Romans 14:11 quotes Isaiah 45:23 — "As I live, says Yahweh, every knee will bow to Me, and every tongue will give praise to God." In Isaiah, this is one of the strongest monotheistic declarations in the OT: in the same context Yahweh insists "there is no other God besides me… by myself I have sworn" (Isa 45:21–23). The universal homage Isaiah describes is owed to Yahweh alone.
LSB note: LSB renders Isa 45:23 with "Yahweh" in both the OT and here in the Romans citation. This is critical for understanding what Paul is doing. The Greek of Rom 14:11 has κύριος (kyrios, Lord), which the LXX uses to translate YHWH. Most translations render it generically as "Lord." LSB's restoration of "Yahweh" preserves the OT force — the verse is about Yahweh's exclusive claim to universal homage.
Christological implication: The same Isaiah verse is also quoted in Philippians 2:10–11, but there Paul applies it to Jesus: "every knee will bow… and every tongue will confess that Jesus Christ is Lord." Two Pauline uses, mutually illuminating. The Yahweh before whom every knee bows in Isaiah 45 is the Christ at whose name every knee bows in Philippians 2. The same act of universal homage is owed to Yahweh and to Jesus — because Jesus is the embodied presence of Yahweh. This is one of the strongest implicit affirmations of Christ's deity in the NT.
The local pastoral point in Romans 14 is profound: since every knee will bow to Yahweh in worship, why am I bowing in judgment over my brother who serves the same Lord? Eschatology disarms judgmentalism.
Verse 17 is one of the great summary statements of Christian priorities. Paul does not say the food disputes don't matter at all; he says they aren't where the kingdom is found. The kingdom's substance is righteousness, peace, and joy in the Holy Spirit — three things that no menu can produce and no calendar can destroy. The "strong" believer who eats with cheer while wounding his brother has destroyed kingdom-peace and kingdom-joy for the sake of kingdom-food. The exchange is a bad deal.
Note the pastoral genius. Paul does not bind the conscience of the "strong" by declaring foods unclean. He doesn't insist the "weak" suddenly become "strong." He calls the strong to limit their freedom out of love. Freedom not constrained by love becomes a destructive force. Liberty is real, but liberty is not the highest value; love is.

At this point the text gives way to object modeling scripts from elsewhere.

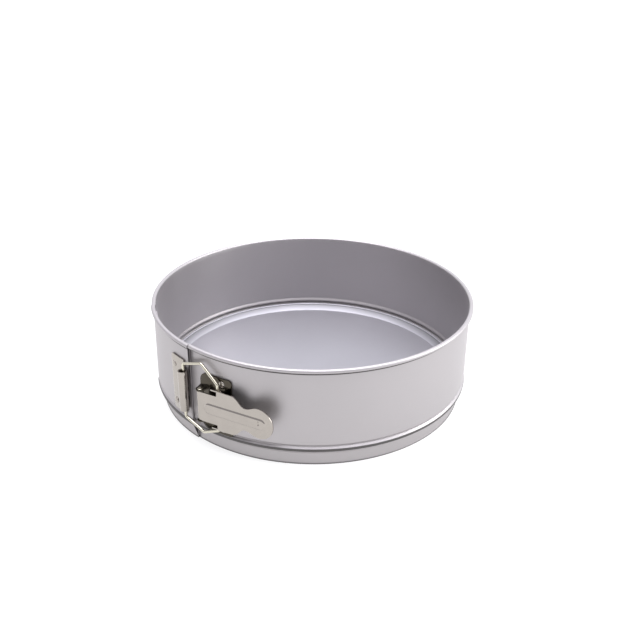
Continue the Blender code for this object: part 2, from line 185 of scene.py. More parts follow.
def sweepRound(name, stations, paintedShade):
    # closed (radius, height) sections of equal length, each at its azimuth; UV holds lengths in metres
    bm = bmesh.new()
    uv = bm.loops.layers.uv.new("UVMap")
    # each vertex carries an amount of painted shade, which darkens the band's colour
    paintedShadeSource = bm.verts.layers.float.new("paintedShade")
    rings = [[bm.verts.new(around(az, p[0], p[1])) for p in section] for az, section in stations]
    for ring in rings:
        for v, amount in zip(ring, paintedShade):
            v[paintedShadeSource] = amount
    count = len(rings[0])
    alongSection = [0.0]
    first = stations[0][1]
    for i in range(count):
        alongSection.append(alongSection[-1] + (Vector(first[(i + 1) % count]) - Vector(first[i])).length)
    turned = [radians(az) * settings["band"]["innerRadius"] for az, _ in stations]
    for s in range(len(rings) - 1):
        for i in range(count):
            j = (i + 1) % count
            face = bm.faces.new((rings[s][i], rings[s][j], rings[s + 1][j], rings[s + 1][i]))
            corners = ((s, i), (s, i + 1), (s + 1, i + 1), (s + 1, i))
            for loop, (a, b) in zip(face.loops, corners):
                loop[uv].uv = (turned[a], alongSection[b])
    for ring in (rings[0][::-1], rings[-1]):
        bm.faces.new(ring)
    return toObject(name, bm)


def spread(first, last, step=1.0):
    count = max(1, round(abs(last - first) / step))
    return [first + (last - first) * i / count for i in range(count + 1)]


def prism(name, outline, low, high):
    # a solid with a flat outline of (x, y) points, from one height to another
    bm = bmesh.new()
    face = bm.faces.new([bm.verts.new((p[0], p[1], low)) for p in outline])
    grown = bmesh.ops.extrude_face_region(bm, geom=[face])
    for v in grown["geom"]:
        if isinstance(v, bmesh.types.BMVert):
            v.co.z = high
    return toObject(name, bm)


def circle(centre, radius, count=24):
    turned = [2 * pi * i / count for i in range(count)]
    return [(centre[0] + radius * cos(a), centre[1] + radius * sin(a)) for a in turned]


def stoodUp(item):
    # a part drawn flat, turned so that its height runs along y
    item.data.transform(Matrix(((1, 0, 0, 0), (0, 0, 1, 0), (0, 1, 0, 0), (0, 0, 0, 1))))
    item.data.flip_normals()
    return item


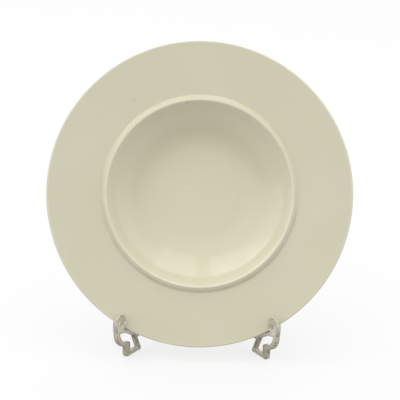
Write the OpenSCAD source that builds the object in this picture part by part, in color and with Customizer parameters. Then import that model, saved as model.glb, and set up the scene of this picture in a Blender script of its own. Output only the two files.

The kingdom of God is not what you eat or whether you observe certain days. It is righteousness, peace, and joy in the Holy Spirit. Christians who burn most of their energy fighting over secondary practices have lost sight of what the kingdom actually consists in. The strong who insist on their rights at the cost of their brother's faith have traded the kingdom for a meal.
The closing verses are a careful balance of two Christian responsibilities:
Toward the brother: do not exercise freedom in ways that wound (vv.19–21). Pursue peace, build up, restrain liberty for love's sake.
Toward one's own conscience: act from faith, not doubt (vv.22–23). What you do not do in faith is sin for you, regardless of whether the act itself is otherwise permitted.
These two are held in tension in healthy Christian practice. The mature believer respects both his own conscience and his brother's. He does not violate his own conscience to please his brother, nor does he wound his brother to exercise his conscience. Where these two seem to conflict, love finds creative solutions — often by limiting the public exercise of freedom while maintaining its private truth before God.
Verse 23's principle ("whatever is not of faith is sin") has had enormous influence on Christian ethics. Augustine, Aquinas, and the Reformers all built on it. It establishes that moral evaluation is not just about external acts but about the interior disposition. The same act can be virtuous for one person and sinful for another, depending on whether it is performed in faith.
"Whatever is not of faith is sin" — the principle is liberating and convicting at once. Liberating because it teaches that morality is not just about objective rules but about the integrity of trust with God. Convicting because it raises the moral bar from external compliance to inner conviction. The Christian's question is not just "is this allowed?" but "can I do this in faith?" Both questions matter.
"Yahweh" (v.11, quoting Isa 45:23) — LSB renders the divine name explicitly. See the OT Connection block above for the full Christological significance.
"Each one must be fully convinced in his own mind" (v.5) — LSB preserves the strong reflexive en tō idiō noi plērophoreisthō rather than softening to "decide for himself." Paul demands settled conviction, not casual preference.
"The kingdom of God is not eating and drinking" (v.17) — LSB renders Paul's definitional contrast in a memorable line. The triplet that follows — "righteousness, peace, and joy in the Holy Spirit" — is one of the most quoted NT summaries of the kingdom.
"Everything that is not of faith is sin" (v.23) — LSB preserves the absolute force pan de ho ouk ek pisteōs hamartia estin. The sweeping definition treats any action done without trusting confidence in God as sin. Some translations soften this; LSB does not.
Chapter 15 will conclude Paul's treatment of the weak and the strong with the call to follow Christ's pattern of bearing with the weak (vv.1–6), and the great climax of the section: "welcome one another as Christ welcomed you, for the glory of God" (15:7). The chapter then turns to Paul's personal plans — his ministry to the Gentiles, his trip to Jerusalem with the collection for the poor, his hope to come to Rome on the way to Spain. The doctrinal and ethical sections will then have closed, and chapter 16 will be Paul's personal greetings to the Roman believers, plus a final doxology.